Find every line with the word "axes" and report how many there are, without any other text.

===== DATA PROVIDED

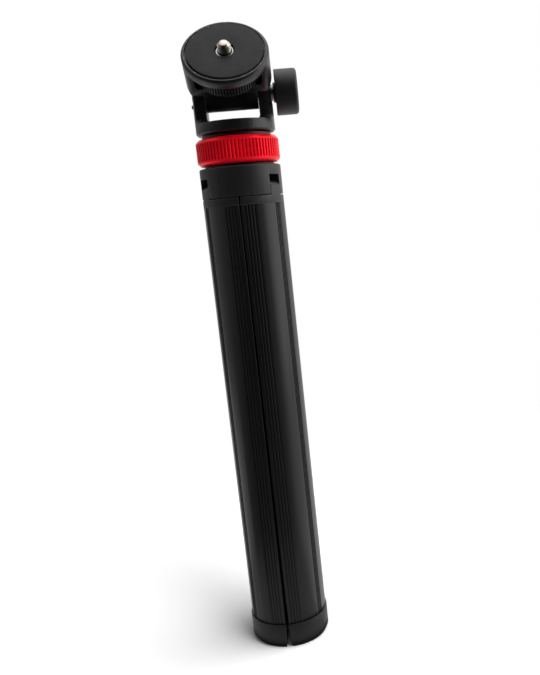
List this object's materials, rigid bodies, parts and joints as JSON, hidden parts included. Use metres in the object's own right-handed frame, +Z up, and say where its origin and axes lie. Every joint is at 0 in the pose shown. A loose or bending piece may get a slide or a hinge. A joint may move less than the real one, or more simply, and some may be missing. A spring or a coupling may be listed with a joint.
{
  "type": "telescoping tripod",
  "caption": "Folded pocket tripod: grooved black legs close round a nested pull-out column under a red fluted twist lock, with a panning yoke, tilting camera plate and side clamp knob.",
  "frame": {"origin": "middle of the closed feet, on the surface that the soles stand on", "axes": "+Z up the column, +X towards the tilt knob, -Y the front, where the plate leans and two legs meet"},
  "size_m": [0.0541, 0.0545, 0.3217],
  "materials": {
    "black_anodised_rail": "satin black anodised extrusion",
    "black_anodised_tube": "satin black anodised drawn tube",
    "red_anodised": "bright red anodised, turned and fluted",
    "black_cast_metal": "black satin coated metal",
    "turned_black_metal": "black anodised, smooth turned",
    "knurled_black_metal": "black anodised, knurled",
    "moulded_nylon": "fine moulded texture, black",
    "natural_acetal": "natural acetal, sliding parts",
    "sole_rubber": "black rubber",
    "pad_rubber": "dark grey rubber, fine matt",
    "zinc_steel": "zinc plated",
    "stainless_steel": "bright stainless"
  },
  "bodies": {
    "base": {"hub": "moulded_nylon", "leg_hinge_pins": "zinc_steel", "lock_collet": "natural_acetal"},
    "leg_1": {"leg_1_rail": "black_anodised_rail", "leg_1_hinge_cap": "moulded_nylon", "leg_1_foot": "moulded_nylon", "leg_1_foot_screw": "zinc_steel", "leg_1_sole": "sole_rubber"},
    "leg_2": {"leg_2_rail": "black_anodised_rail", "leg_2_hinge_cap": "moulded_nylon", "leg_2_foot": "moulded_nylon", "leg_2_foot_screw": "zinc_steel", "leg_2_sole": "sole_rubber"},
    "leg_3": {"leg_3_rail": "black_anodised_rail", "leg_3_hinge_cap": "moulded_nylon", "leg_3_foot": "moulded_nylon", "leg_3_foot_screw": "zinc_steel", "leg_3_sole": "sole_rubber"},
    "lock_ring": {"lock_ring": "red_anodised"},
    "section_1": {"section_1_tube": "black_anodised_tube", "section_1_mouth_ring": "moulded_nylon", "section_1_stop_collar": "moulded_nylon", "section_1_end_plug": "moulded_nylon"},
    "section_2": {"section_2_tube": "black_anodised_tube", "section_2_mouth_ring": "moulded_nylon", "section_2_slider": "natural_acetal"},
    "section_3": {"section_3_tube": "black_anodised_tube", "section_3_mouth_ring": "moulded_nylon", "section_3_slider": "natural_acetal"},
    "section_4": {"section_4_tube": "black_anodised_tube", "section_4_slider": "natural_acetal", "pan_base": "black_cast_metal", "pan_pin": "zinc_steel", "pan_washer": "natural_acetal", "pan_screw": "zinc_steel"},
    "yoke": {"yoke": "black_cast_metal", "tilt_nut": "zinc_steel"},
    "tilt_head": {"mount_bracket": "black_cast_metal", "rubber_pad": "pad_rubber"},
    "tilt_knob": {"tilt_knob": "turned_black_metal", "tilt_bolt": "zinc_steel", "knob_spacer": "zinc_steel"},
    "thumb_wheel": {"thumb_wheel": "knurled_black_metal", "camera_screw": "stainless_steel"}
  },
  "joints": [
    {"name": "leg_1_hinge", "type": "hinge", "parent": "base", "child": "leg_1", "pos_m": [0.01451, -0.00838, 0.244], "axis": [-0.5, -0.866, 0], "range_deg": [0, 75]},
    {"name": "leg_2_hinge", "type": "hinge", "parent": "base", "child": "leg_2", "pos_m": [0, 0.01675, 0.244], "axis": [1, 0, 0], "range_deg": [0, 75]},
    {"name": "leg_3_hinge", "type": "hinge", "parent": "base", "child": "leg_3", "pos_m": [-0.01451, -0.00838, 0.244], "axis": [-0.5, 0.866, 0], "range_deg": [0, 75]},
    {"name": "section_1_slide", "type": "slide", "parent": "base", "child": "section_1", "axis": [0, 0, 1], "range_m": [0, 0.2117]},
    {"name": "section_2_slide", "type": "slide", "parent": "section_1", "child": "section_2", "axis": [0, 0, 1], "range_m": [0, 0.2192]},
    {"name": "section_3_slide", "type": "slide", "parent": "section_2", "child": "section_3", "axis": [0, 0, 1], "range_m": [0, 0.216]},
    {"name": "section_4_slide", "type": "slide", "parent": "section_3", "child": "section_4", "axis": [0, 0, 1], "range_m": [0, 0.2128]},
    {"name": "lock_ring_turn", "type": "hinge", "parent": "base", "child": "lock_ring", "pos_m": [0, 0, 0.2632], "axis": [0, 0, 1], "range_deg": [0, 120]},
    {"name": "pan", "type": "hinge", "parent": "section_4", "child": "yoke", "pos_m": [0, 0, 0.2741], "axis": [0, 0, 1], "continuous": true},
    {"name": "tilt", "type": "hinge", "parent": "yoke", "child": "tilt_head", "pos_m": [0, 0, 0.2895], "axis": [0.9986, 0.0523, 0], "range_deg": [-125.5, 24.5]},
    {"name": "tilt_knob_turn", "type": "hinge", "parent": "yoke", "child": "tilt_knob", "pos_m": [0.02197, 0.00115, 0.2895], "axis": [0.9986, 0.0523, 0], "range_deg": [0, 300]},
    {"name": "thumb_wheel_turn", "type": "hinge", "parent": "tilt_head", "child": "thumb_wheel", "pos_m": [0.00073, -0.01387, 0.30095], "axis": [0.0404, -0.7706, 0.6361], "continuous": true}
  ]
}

==========

▸ **WRITTEN ANSWER**
2